*Task directions*:
Copy out all of the material exactly as presented.

*Input data*:

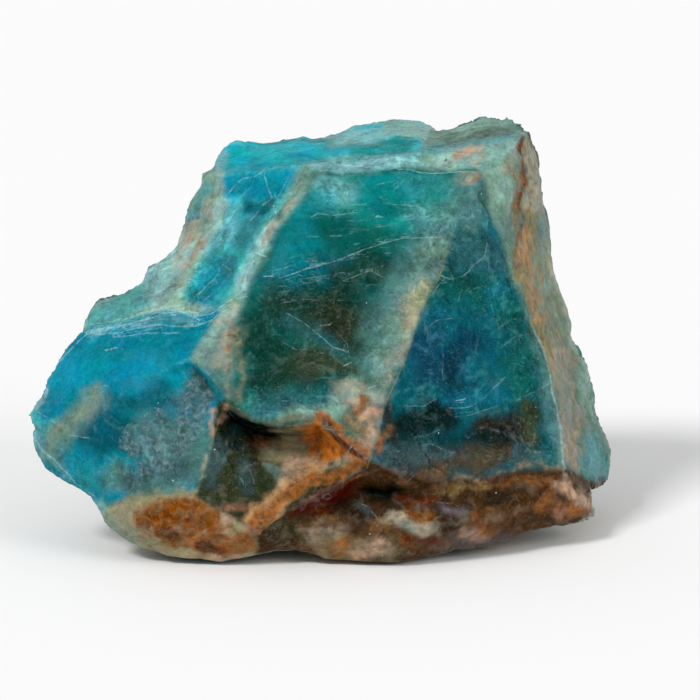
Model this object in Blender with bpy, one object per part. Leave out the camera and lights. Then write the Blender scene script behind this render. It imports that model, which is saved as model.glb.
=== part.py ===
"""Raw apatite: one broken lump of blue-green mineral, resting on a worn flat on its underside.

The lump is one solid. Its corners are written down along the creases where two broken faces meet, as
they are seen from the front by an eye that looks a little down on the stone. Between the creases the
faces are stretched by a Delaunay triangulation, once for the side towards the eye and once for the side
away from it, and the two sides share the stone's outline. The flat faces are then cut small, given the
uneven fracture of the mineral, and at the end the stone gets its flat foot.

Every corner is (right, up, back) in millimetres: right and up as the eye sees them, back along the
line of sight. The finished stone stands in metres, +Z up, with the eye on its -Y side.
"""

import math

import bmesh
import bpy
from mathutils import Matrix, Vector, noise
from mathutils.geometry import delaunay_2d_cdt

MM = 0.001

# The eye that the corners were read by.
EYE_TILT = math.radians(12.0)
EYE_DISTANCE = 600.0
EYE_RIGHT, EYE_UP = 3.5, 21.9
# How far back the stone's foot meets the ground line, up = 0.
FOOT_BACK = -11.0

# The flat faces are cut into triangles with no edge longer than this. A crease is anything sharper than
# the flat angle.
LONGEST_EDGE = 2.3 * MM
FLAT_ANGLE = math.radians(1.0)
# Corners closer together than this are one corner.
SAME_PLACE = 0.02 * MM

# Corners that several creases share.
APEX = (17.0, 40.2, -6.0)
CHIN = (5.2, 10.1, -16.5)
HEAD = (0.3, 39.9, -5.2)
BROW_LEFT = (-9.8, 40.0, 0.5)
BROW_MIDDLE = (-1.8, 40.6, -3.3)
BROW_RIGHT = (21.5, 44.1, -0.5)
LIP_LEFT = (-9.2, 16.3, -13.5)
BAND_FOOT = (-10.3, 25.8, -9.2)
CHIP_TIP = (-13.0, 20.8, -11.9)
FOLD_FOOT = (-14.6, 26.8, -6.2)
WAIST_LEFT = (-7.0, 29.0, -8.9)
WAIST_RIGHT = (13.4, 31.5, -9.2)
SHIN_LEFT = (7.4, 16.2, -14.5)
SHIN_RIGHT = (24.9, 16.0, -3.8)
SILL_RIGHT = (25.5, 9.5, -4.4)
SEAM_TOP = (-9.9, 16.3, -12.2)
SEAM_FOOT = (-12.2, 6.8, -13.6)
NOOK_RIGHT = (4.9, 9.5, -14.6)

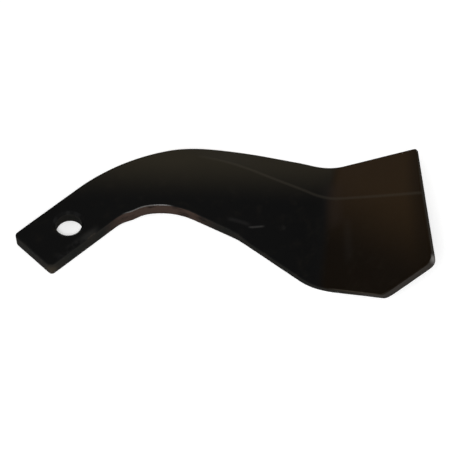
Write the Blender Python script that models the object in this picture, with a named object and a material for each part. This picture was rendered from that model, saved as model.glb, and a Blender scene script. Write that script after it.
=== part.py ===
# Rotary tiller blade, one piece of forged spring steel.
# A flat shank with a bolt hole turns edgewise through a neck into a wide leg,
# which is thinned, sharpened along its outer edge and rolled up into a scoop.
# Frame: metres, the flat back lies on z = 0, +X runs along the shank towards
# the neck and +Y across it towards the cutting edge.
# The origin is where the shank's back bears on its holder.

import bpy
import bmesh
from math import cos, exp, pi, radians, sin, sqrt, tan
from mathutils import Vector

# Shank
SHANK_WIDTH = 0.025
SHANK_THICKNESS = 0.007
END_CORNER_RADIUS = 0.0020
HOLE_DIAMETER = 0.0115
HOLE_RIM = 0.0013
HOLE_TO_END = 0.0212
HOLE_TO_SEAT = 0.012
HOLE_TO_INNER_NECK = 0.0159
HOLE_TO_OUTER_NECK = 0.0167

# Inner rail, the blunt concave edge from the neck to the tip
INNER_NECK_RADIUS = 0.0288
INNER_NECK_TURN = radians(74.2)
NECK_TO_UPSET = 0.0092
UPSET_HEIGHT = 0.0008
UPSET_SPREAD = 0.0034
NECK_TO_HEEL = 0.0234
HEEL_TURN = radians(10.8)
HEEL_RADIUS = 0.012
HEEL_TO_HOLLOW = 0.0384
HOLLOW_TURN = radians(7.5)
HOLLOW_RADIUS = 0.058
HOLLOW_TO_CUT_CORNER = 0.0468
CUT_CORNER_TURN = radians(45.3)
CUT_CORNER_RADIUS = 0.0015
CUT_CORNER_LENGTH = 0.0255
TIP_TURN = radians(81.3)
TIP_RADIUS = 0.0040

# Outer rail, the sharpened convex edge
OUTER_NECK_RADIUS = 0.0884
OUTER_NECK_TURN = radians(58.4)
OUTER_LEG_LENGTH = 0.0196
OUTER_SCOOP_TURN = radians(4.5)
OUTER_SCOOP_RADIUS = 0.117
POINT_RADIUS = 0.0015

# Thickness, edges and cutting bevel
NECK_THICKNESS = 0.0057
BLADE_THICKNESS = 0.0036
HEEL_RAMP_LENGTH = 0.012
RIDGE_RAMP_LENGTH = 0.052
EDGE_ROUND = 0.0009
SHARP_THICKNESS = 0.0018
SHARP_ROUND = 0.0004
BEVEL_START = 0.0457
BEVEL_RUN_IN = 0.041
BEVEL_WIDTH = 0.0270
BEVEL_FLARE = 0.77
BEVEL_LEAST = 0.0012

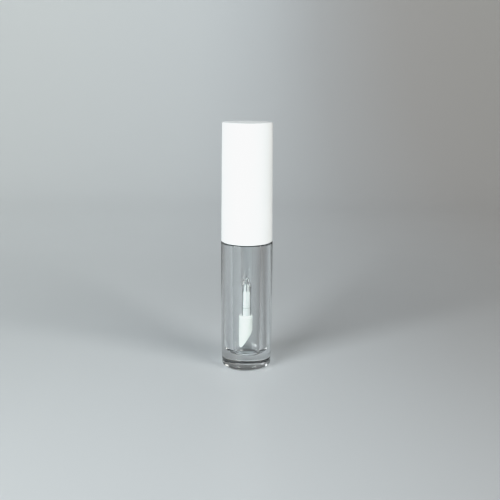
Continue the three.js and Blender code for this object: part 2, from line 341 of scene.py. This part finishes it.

*Answer to the task*:
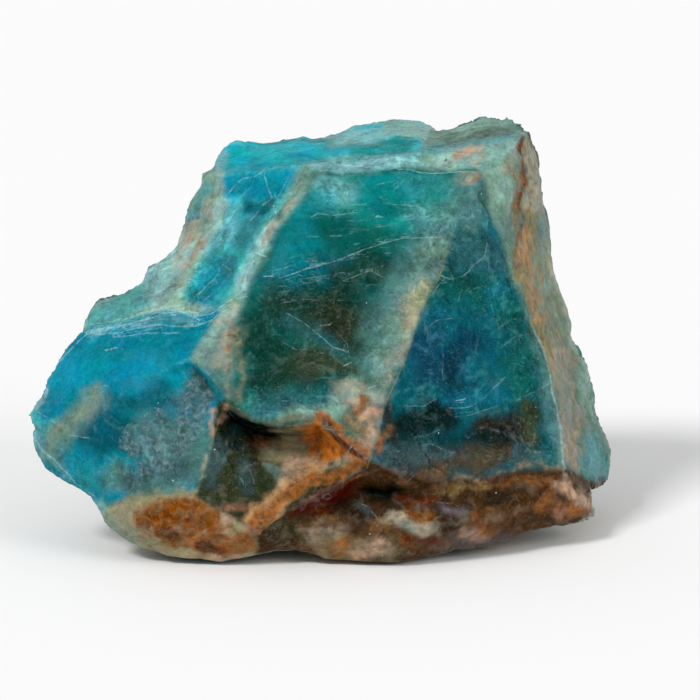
Model this object in Blender with bpy, one object per part. Leave out the camera and lights. Then write the Blender scene script behind this render. It imports that model, which is saved as model.glb.
=== part.py ===
"""Raw apatite: one broken lump of blue-green mineral, resting on a worn flat on its underside.

The lump is one solid. Its corners are written down along the creases where two broken faces meet, as
they are seen from the front by an eye that looks a little down on the stone. Between the creases the
faces are stretched by a Delaunay triangulation, once for the side towards the eye and once for the side
away from it, and the two sides share the stone's outline. The flat faces are then cut small, given the
uneven fracture of the mineral, and at the end the stone gets its flat foot.

Every corner is (right, up, back) in millimetres: right and up as the eye sees them, back along the
line of sight. The finished stone stands in metres, +Z up, with the eye on its -Y side.
"""

import math

import bmesh
import bpy
from mathutils import Matrix, Vector, noise
from mathutils.geometry import delaunay_2d_cdt

MM = 0.001

# The eye that the corners were read by.
EYE_TILT = math.radians(12.0)
EYE_DISTANCE = 600.0
EYE_RIGHT, EYE_UP = 3.5, 21.9
# How far back the stone's foot meets the ground line, up = 0.
FOOT_BACK = -11.0

# The flat faces are cut into triangles with no edge longer than this. A crease is anything sharper than
# the flat angle.
LONGEST_EDGE = 2.3 * MM
FLAT_ANGLE = math.radians(1.0)
# Corners closer together than this are one corner.
SAME_PLACE = 0.02 * MM

# Corners that several creases share.
APEX = (17.0, 40.2, -6.0)
CHIN = (5.2, 10.1, -16.5)
HEAD = (0.3, 39.9, -5.2)
BROW_LEFT = (-9.8, 40.0, 0.5)
BROW_MIDDLE = (-1.8, 40.6, -3.3)
BROW_RIGHT = (21.5, 44.1, -0.5)
LIP_LEFT = (-9.2, 16.3, -13.5)
BAND_FOOT = (-10.3, 25.8, -9.2)
CHIP_TIP = (-13.0, 20.8, -11.9)
FOLD_FOOT = (-14.6, 26.8, -6.2)
WAIST_LEFT = (-7.0, 29.0, -8.9)
WAIST_RIGHT = (13.4, 31.5, -9.2)
SHIN_LEFT = (7.4, 16.2, -14.5)
SHIN_RIGHT = (24.9, 16.0, -3.8)
SILL_RIGHT = (25.5, 9.5, -4.4)
SEAM_TOP = (-9.9, 16.3, -12.2)
SEAM_FOOT = (-12.2, 6.8, -13.6)
NOOK_RIGHT = (4.9, 9.5, -14.6)

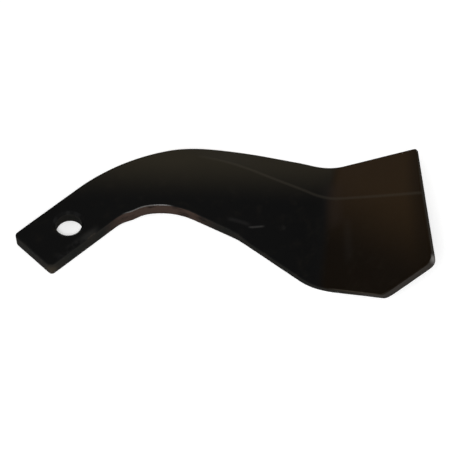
Write the Blender Python script that models the object in this picture, with a named object and a material for each part. This picture was rendered from that model, saved as model.glb, and a Blender scene script. Write that script after it.
=== part.py ===
# Rotary tiller blade, one piece of forged spring steel.
# A flat shank with a bolt hole turns edgewise through a neck into a wide leg,
# which is thinned, sharpened along its outer edge and rolled up into a scoop.
# Frame: metres, the flat back lies on z = 0, +X runs along the shank towards
# the neck and +Y across it towards the cutting edge.
# The origin is where the shank's back bears on its holder.

import bpy
import bmesh
from math import cos, exp, pi, radians, sin, sqrt, tan
from mathutils import Vector

# Shank
SHANK_WIDTH = 0.025
SHANK_THICKNESS = 0.007
END_CORNER_RADIUS = 0.0020
HOLE_DIAMETER = 0.0115
HOLE_RIM = 0.0013
HOLE_TO_END = 0.0212
HOLE_TO_SEAT = 0.012
HOLE_TO_INNER_NECK = 0.0159
HOLE_TO_OUTER_NECK = 0.0167

# Inner rail, the blunt concave edge from the neck to the tip
INNER_NECK_RADIUS = 0.0288
INNER_NECK_TURN = radians(74.2)
NECK_TO_UPSET = 0.0092
UPSET_HEIGHT = 0.0008
UPSET_SPREAD = 0.0034
NECK_TO_HEEL = 0.0234
HEEL_TURN = radians(10.8)
HEEL_RADIUS = 0.012
HEEL_TO_HOLLOW = 0.0384
HOLLOW_TURN = radians(7.5)
HOLLOW_RADIUS = 0.058
HOLLOW_TO_CUT_CORNER = 0.0468
CUT_CORNER_TURN = radians(45.3)
CUT_CORNER_RADIUS = 0.0015
CUT_CORNER_LENGTH = 0.0255
TIP_TURN = radians(81.3)
TIP_RADIUS = 0.0040

# Outer rail, the sharpened convex edge
OUTER_NECK_RADIUS = 0.0884
OUTER_NECK_TURN = radians(58.4)
OUTER_LEG_LENGTH = 0.0196
OUTER_SCOOP_TURN = radians(4.5)
OUTER_SCOOP_RADIUS = 0.117
POINT_RADIUS = 0.0015

# Thickness, edges and cutting bevel
NECK_THICKNESS = 0.0057
BLADE_THICKNESS = 0.0036
HEEL_RAMP_LENGTH = 0.012
RIDGE_RAMP_LENGTH = 0.052
EDGE_ROUND = 0.0009
SHARP_THICKNESS = 0.0018
SHARP_ROUND = 0.0004
BEVEL_START = 0.0457
BEVEL_RUN_IN = 0.041
BEVEL_WIDTH = 0.0270
BEVEL_FLARE = 0.77
BEVEL_LEAST = 0.0012

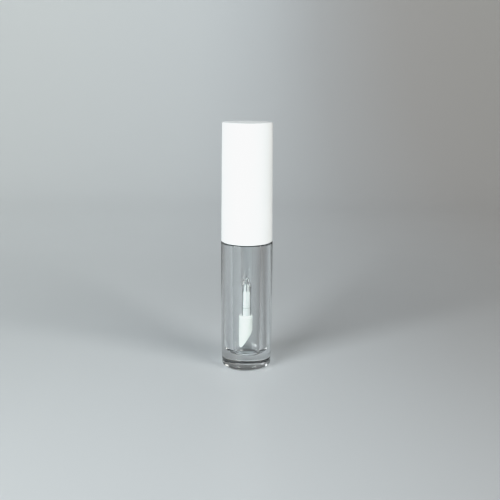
Continue the three.js and Blender code for this object: part 2, from line 341 of scene.py. This part finishes it.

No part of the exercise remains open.